Which means that \(p(x) = (x-a)q(x)\). So, if \(a\) is a zero of a polynomial, then \((x-a)\) must be a factor of \(p(x)\). Now we know that if we start with a linear factor of a polynomial, then we know one of the zeros of the polynomials, and if we start with a zero of a polynomial, then we know one of the linear factors.

Lastly, even if \(a\) is not a zero of \(p\), we can figure out what the remainder will be if we divide \(p(x)\) by \((x-a)\), without having to do any division. If \(p(x) = (x-a)q(x)+r\), then \(p(a)=(a-a)q(x)+r\), so \(p(a)=r\). So the remainder after division by \((x-a)\) is \(p(a)\). This is the Remainder Theorem.

Glossary Entries

  • end behavior

    How the outputs of a function change as we look at input values further and further from 0.

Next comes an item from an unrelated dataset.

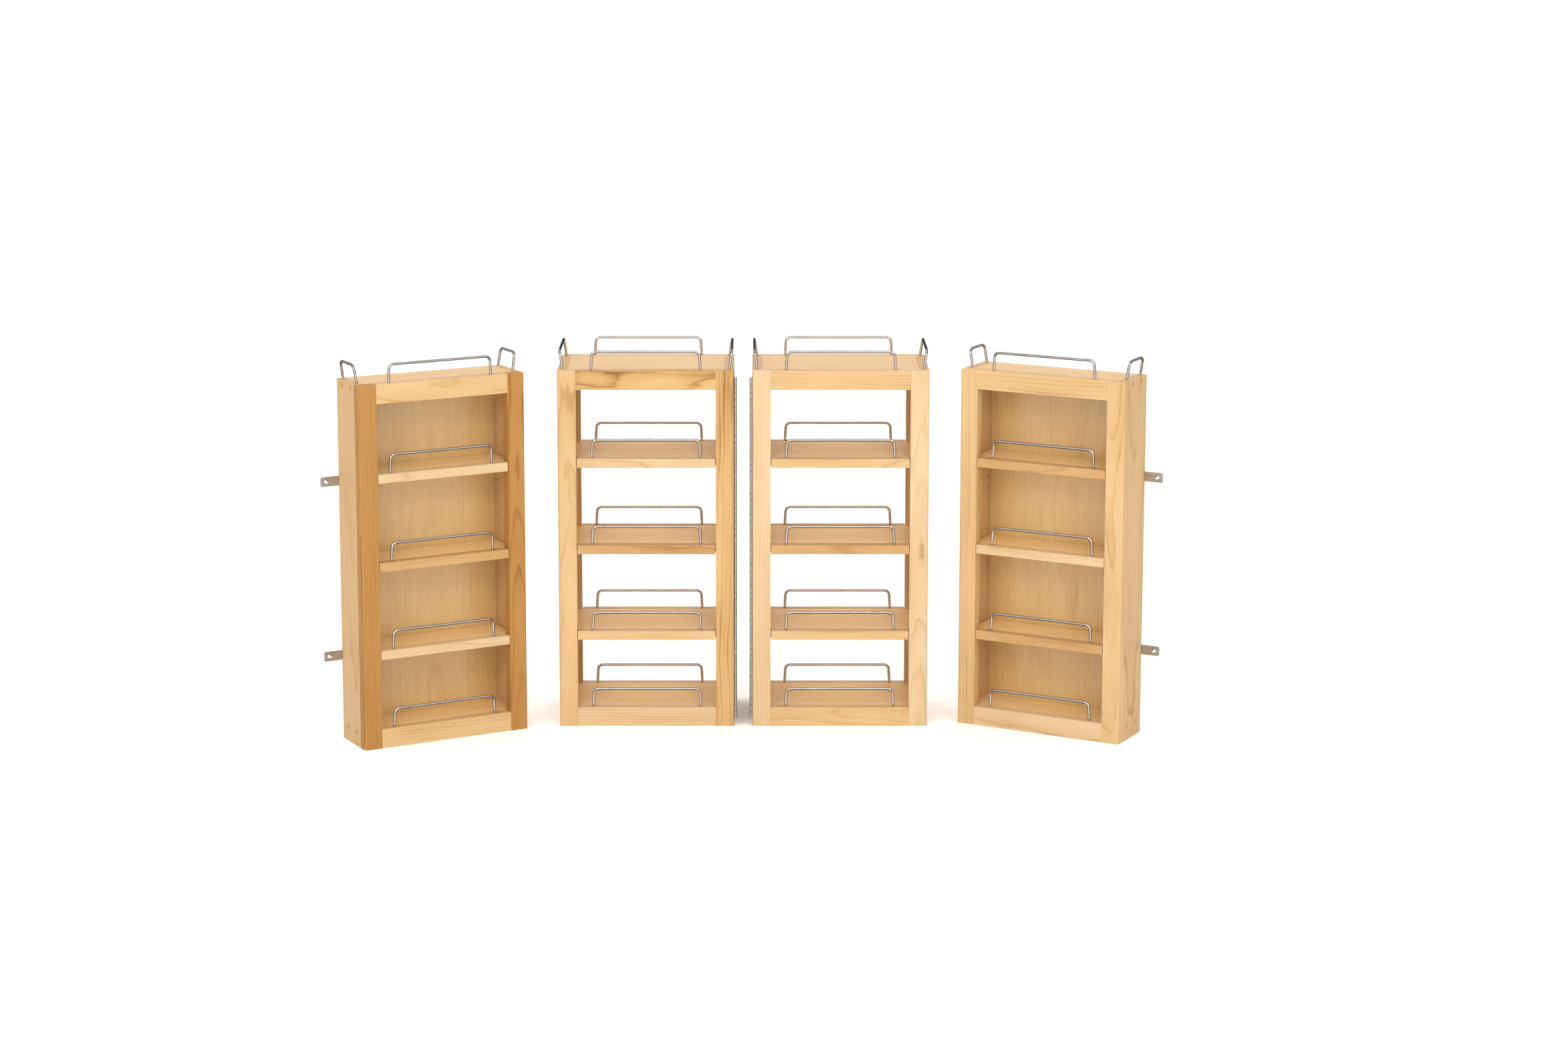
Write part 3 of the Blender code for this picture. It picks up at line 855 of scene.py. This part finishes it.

    This function shows different end behavior in the positive and negative directions. In the positive direction the values get larger and larger. In the negative direction the values get closer and closer to -3.

  • multiplicity

    The power to which a factor occurs in the factored form of a polynomial. For example, in the polynomial \((x-1)^2(x+3)\), the factor \(x-1\) has multiplicity 2 and the factor \(x+3\) has multiplicity 1.